Learners and ambitious builders
People trying to grow across AppSec, cloud, DevSecOps, product abuse, and modern security engineering without being overwhelmed by fragmentation.
What I want this project to become
This is not a finished monument.
It is a growing system.
The current version is already usable, but I do not see this project as something static. I want it to keep improving in the ways that matter most: structure, clarity, depth, signal quality, and practical usability.
I also want it to become stronger through thoughtful feedback from real practitioners.
Not through noise.
Not through vanity metrics.
Not through shallow “looks good” reactions.
But through the kind of feedback that actually improves a serious security resource:
- what is useful
- what is missing
- what is too broad
- what is too shallow
- what should be simplified
- what should be expanded
- what deserves a better entry point
The best technical resources usually do not become valuable because they are loud.
They become valuable because they are useful, structured, honest, and maintained with care.
That is the standard I want for this project.
Why I’m sharing it now
I’m sharing it now because I think it has already crossed an important threshold:
it is useful enough to help people today, even while it is still growing.
And honestly, projects like this get better when real practitioners start using them.
So if you work in AppSec, Product Security, DevSecOps, cloud security, platform engineering, API security, secure architecture, or related areas, I would genuinely appreciate your feedback.
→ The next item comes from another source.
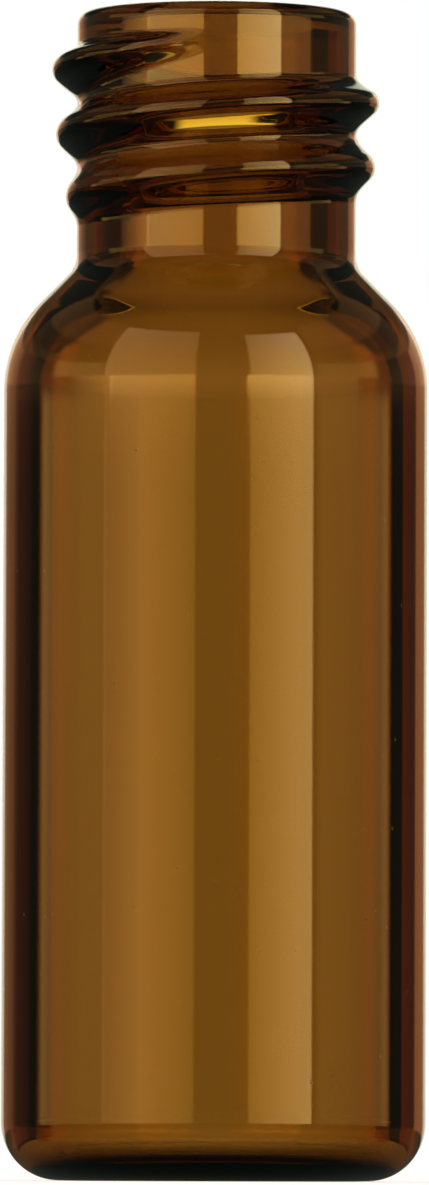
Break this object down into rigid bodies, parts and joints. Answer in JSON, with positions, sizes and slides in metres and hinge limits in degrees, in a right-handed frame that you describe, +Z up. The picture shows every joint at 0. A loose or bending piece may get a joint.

I’m especially interested in questions like these:
- Which parts feel most useful right away?
- Which sections deserve deeper treatment?
- What is still missing?
- Which entry points work well?
- Where does the structure still create friction?
- What would make this more useful for real teams?
If that sounds relevant to your work, take a look.
This project started as a personal system for not losing valuable security knowledge.
Now I want it to become something bigger than that:
a practical public reference that helps engineers, architects, and security leaders work faster, think more clearly, and build stronger products.